[Records contained in a dataset]
--

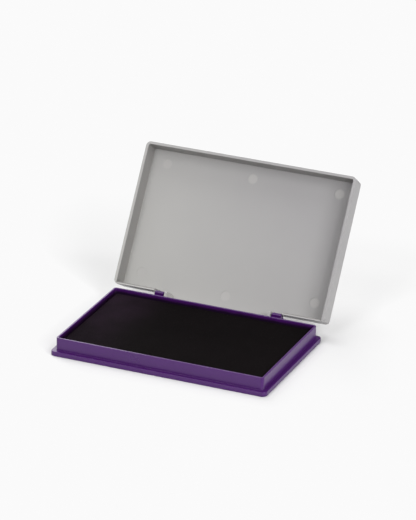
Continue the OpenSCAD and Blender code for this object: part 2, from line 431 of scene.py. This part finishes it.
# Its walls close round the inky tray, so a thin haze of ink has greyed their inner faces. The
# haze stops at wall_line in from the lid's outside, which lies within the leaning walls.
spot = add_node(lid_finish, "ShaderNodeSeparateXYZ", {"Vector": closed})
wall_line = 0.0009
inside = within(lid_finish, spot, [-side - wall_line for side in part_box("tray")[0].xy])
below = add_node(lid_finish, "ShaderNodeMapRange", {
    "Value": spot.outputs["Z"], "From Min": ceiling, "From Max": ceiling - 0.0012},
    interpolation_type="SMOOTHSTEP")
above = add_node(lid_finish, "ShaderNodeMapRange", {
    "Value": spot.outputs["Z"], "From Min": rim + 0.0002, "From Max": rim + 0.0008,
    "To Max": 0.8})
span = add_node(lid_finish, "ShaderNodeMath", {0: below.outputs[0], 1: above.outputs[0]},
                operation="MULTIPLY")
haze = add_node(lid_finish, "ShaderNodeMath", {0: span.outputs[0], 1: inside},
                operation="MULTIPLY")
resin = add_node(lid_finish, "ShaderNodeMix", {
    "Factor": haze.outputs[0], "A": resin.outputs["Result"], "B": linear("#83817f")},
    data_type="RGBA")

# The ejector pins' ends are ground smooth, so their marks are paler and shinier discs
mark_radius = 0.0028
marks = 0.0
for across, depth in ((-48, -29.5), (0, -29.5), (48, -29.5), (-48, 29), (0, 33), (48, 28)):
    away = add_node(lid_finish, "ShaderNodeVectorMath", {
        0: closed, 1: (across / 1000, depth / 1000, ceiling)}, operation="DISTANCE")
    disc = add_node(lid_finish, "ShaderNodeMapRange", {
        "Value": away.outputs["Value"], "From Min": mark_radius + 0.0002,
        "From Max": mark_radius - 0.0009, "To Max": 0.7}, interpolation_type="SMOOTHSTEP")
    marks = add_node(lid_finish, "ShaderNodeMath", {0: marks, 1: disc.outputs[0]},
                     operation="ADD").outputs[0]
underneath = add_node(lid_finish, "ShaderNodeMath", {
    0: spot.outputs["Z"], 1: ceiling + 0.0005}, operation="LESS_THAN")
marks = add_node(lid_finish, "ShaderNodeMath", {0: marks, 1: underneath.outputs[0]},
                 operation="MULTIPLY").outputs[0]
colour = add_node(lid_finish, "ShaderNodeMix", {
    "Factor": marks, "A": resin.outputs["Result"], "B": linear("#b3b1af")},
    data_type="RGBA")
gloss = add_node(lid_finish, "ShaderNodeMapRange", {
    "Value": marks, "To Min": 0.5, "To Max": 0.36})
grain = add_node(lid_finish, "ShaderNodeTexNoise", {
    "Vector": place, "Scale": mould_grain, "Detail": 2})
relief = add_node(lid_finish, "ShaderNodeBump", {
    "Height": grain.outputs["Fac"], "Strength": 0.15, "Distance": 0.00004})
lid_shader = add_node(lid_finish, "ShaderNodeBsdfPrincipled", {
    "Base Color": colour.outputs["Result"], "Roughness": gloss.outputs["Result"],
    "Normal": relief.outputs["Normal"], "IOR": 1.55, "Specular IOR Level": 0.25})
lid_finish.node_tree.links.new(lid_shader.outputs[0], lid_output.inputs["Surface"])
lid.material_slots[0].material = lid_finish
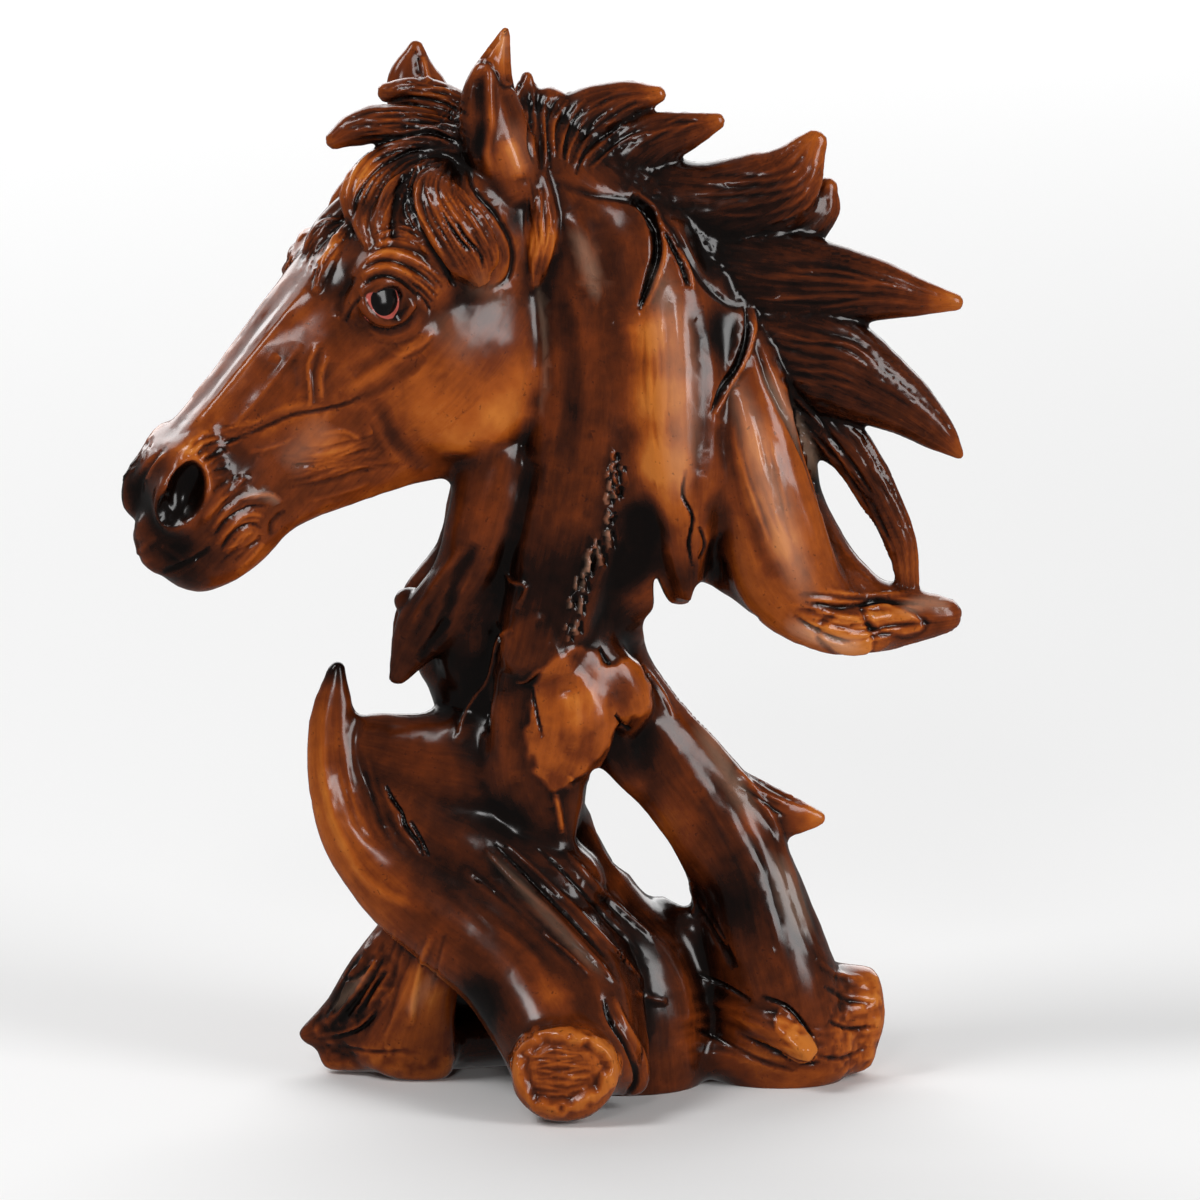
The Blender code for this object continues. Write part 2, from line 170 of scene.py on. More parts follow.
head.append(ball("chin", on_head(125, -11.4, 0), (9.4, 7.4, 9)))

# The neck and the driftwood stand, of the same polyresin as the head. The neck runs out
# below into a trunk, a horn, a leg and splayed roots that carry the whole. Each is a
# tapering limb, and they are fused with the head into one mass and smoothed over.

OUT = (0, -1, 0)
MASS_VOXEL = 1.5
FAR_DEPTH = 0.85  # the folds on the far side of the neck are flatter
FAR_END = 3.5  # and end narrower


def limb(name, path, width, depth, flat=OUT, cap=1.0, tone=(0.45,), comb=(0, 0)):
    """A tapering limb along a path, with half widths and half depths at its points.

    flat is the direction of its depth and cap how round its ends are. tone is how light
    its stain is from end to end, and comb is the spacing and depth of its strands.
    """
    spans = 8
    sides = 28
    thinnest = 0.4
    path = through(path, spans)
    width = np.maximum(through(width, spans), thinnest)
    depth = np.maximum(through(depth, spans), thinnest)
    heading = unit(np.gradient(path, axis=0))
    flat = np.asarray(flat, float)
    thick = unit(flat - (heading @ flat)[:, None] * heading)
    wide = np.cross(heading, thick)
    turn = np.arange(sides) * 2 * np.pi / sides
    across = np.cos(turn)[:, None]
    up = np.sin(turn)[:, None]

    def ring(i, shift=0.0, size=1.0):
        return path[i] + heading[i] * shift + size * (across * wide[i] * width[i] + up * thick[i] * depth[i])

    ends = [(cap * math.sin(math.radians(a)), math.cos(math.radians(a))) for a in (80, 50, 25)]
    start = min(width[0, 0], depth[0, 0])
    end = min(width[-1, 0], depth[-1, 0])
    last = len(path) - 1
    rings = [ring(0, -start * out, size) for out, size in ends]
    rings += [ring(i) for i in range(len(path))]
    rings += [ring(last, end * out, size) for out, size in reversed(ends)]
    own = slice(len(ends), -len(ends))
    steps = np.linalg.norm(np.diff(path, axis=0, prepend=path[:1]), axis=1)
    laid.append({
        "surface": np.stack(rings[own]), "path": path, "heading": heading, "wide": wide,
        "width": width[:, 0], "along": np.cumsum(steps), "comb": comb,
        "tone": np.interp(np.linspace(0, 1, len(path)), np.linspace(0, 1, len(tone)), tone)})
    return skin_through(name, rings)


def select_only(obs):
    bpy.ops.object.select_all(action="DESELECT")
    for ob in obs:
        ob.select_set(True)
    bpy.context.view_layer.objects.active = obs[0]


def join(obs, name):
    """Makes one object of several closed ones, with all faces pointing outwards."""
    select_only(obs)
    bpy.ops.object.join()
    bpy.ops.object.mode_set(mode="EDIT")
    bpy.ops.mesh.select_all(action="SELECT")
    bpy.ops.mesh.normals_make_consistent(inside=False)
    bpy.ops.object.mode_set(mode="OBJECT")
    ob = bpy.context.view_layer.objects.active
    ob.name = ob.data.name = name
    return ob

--

Leave out every line without the string "Blender" and copy the rest.

Continue the OpenSCAD and Blender code for this object: part 2, from line 431 of scene.py. This part finishes it.
The Blender code for this object continues. Write part 2, from line 170 of scene.py on. More parts follow.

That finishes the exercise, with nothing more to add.